Apple’s strategy thus far, has helped it become the world’s most valuable company.
Apple’s stock is still up more than double since the pandemic began, while fellow stay-at-home surgers Meta (FB), Zoom (ZM) and Netflix (NFLX) have fallen to pre-pandemic levels.
To be sure, the Apple bulls run strong on Wall Street even on demand-supply concerns. However, any new weakness in Apple’s stock may offer a rare buying opportunity into the iPhone maker.
By its current metrics, Apple’s stock is not cheap — but it’s not expensive either. Considering that Apple has transitioned more of its business to recurring revenue sales that produce higher margins over the last decade, one can argue it justifies a higher price multiple.
Moreover, when measured against one of its main competitors, Microsoft (MSFT), Apple is trading at a discount based on those same metrics.
The company also has multiple tailwinds on hardware and services, such as user growth, average selling price, and increased installed base penetration.
Apple has been an American success story several times over. Despite the high valuation, it could be an expensive but good long-term stock to hold.
Tesla’s slowing down in the delivery race
Tesla’s streak of record quarterly deliveries took a hit recently, with its quarterly deliveries falling behind for the first time in years, attributed to more competition from “new energy” mobility players.
The EV leader delivered 254,695 cars during the quarter that ended in June. This was fewer than expected and down by nearly 60,000 from the previous quarter.
Meanwhile, China’s “new energy” player BYD (Build Your Dreams) raced past Elon Musk’s Tesla as the world’s biggest electric vehicle (EV) producer by sales in the first half of 2022.
Based in Shenzhen City of south China’s Guangdong Province, BYD sold about 641,000 vehicles in the first six months of 2022, with a year-on-year increase of over 300 percent, while around 564,000 vehicles were sold by Tesla during the same period, according to company filings.
Several reasons have been cited for Tesla’s slowdown. For one, China’s zero-tolerance policy has hurt its Shanghai factory output – Tesla had to halt production at its largest factory for weeks because of citywide lockdowns. Tesla is also having trouble ramping up production at its newest factories in Germany and Texas, which Elon has called “gigantic money furnaces”.

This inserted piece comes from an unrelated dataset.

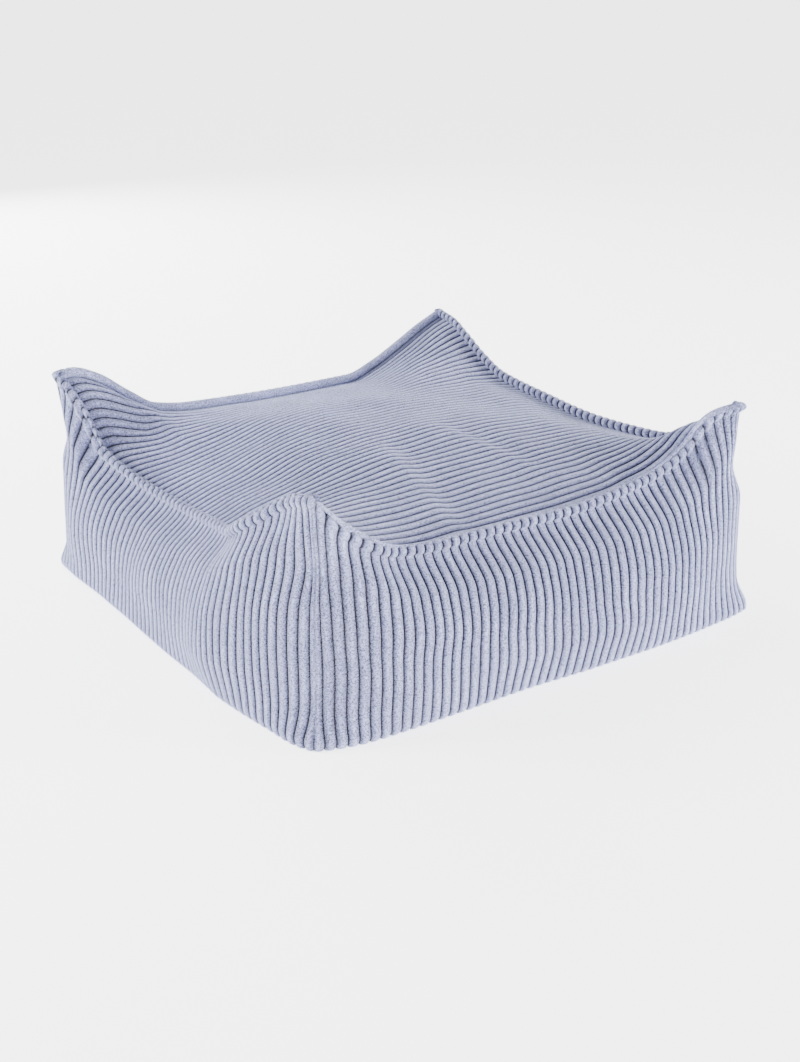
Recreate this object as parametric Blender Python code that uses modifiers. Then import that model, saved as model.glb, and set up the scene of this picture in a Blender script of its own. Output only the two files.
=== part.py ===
"""Square floor pouf in wide-wale corduroy, with four raised corner ears.

Metres, +Z up, resting on z = 0. The front faces -Y. Each side is worked out as
the front one and turned about Z, so u runs from -1 to 1 along a side, seen from
outside left to right, and w from 0 at the floor to 1 at the crest of the lip.
"""

import math
from typing import NamedTuple

import bmesh
import bpy
import numpy as np

COLLECTION = "corduroy_pouf"
WALES = 52
PEAK_OUT = 0.286
CLOTH = 0.003
GAP = 0.0012
WALE_DEPTH = 0.0022
LIP_HEIGHT = 0.013
FLOOR_CLEARANCE = 0.0012
UNDER_ROLL = 0.004
UNDER_ROLL_SHARE = 0.05
ROLL_SHARE = 0.27
ROLL_POWER = 1.2
TOE_SHARE = 0.30
FLARE_START = 0.84
FLARE_SHARE = 0.50
TURN_POWER = 12.0
NO_ZERO = 1e-6
CROWN_HEIGHT = 0.207
CROWN_REACH = 0.85
CROWN_POWER = 1.8
EAR_REACH = 0.5
EAR_POWER = 2.0
EAR_BLEND = 0.01
LIP_INSET = 2 * CLOTH + WALE_DEPTH + 1.8 * GAP
SIDE_CLEARANCE = CLOTH + WALE_DEPTH + 2.6 * GAP
TOP_CLEARANCE = SIDE_CLEARANCE + 0.0035
EAR_CLEARANCE = 0.010
BODY_BASE_INSET = 0.010
BODY_SEAM_DROP = 0.024


class Section(NamedTuple):
    """Section of a side at one place along it.

    The foot, belly and crest say how far out the side stands at the floor, at
    its fullest and at the crest of its lip, and the height is the crest's.
    """

    along: float
    foot: float
    belly: float
    crest: float
    height: float


class Corner(NamedTuple):
    """How far out the corner seam stands, by share of the peak's height."""

    share: float
    out: float


class Lean(NamedTuple):
    """Share of the draw-in that the middle of a side has made at a height."""

    share: float
    drawn: float


class Side(NamedTuple):
    """One side panel and the sizes in which it differs from the others.

    A toe is how much further out than CORNER_SEAM the foot of a corner spreads,
    and a flare is how much further out its ear leans.
    """

    node: str
    quarter_turns: int
    start_toe: float
    end_toe: float
    start_flare: float
    end_flare: float
    sections: tuple


CORNER_SEAM = (
    Corner(0.00, 0.3030),
    Corner(0.16, 0.2915),
    Corner(0.40, 0.2905),
    Corner(0.55, 0.2900),
    Corner(0.72, 0.2810),
    Corner(0.88, 0.2835),
    Corner(1.00, 0.2860),
)

DRAW_IN = (
    Lean(0.00, 0.00),
    Lean(0.33, 0.00),
    Lean(0.50, 0.06),
    Lean(0.62, 0.18),
    Lean(0.73, 0.37),
    Lean(0.81, 0.53),
    Lean(0.88, 0.68),
    Lean(0.94, 0.82),
    Lean(1.00, 1.00),
)

FRONT = Side(
    "side_panel_front",
    0,
    0.004,
    0.004,
    0.009,
    0.002,
    (
        Section(-1.00, 0.320, 0.312, 0.286, 0.257),
        Section(-0.90, 0.323, 0.322, 0.294, 0.221),
        Section(-0.80, 0.325, 0.329, 0.297, 0.200),
        Section(-0.65, 0.325, 0.334, 0.286, 0.181),
        Section(-0.45, 0.324, 0.333, 0.279, 0.173),
        Section(-0.16, 0.322, 0.334, 0.273, 0.171),
        Section(0.15, 0.325, 0.336, 0.270, 0.169),
        Section(0.42, 0.325, 0.335, 0.269, 0.175),
        Section(0.60, 0.323, 0.331, 0.264, 0.181),
        Section(0.79, 0.319, 0.319, 0.264, 0.203),
        Section(0.91, 0.317, 0.312, 0.272, 0.240),
        Section(1.00, 0.314, 0.308, 0.286, 0.251),
    ),
)

RIGHT = Side(
    "side_panel_right",
    1,
    0.004,
    0.000,
    0.002,
    0.001,
    (
        Section(-1.00, 0.314, 0.308, 0.286, 0.251),
        Section(-0.90, 0.314, 0.313, 0.282, 0.230),
        Section(-0.76, 0.315, 0.320, 0.277, 0.201),
        Section(-0.60, 0.316, 0.324, 0.272, 0.192),
        Section(-0.25, 0.316, 0.326, 0.267, 0.189),
        Section(0.10, 0.316, 0.326, 0.266, 0.196),
        Section(0.40, 0.315, 0.324, 0.268, 0.204),
        Section(0.58, 0.314, 0.322, 0.272, 0.220),
        Section(0.72, 0.313, 0.318, 0.275, 0.239),
        Section(0.86, 0.312, 0.314, 0.280, 0.253),
        Section(1.00, 0.312, 0.310, 0.286, 0.256),
    ),
)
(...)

Tesla’s new enemy could be “new energy”.
While Tesla’s famous for its battery-only whips, plug-in hybrids have a battery plus a regular engine for longer journeys — but are still considered “zero-emission” under China’s sales rules. That means they get the benefit of less range anxiety but just as much subsidy support. That flexible NEV status helped BYD quadruple deliveries to 641K cars in the first half of the year, compared to Tesla’s 565K.
Some of Tesla’s recent share price drop comes from Tesla investors worrying that Musk is getting sidetracked by his purchase of Twitter, which Musk has now pulled the plug on.
Sure, there could be more share price volatility in the short term. But with Tesla’s early moves in the EV industry already paying off and the company far ahead of younger EV startups, its stock could continue to be a long-term play in the EV space, particularly at today’s bargain price.
However, Tesla missed estimates for second-quarter deliveries. And while the bulls will tell you that these numbers were in line and blame things on the Shanghai shutdown.
Now that Tesla has four factories in operation, the company will need to prove it can ramp production and deliveries significantly. We are going to see a lot of estimates in the 375,000 area or even higher for the current quarter.
It will be interesting to see if Tesla needs to reduce prices or introduce lower-priced model variants to get that kind of sales unit volume that BYD’s grabbing.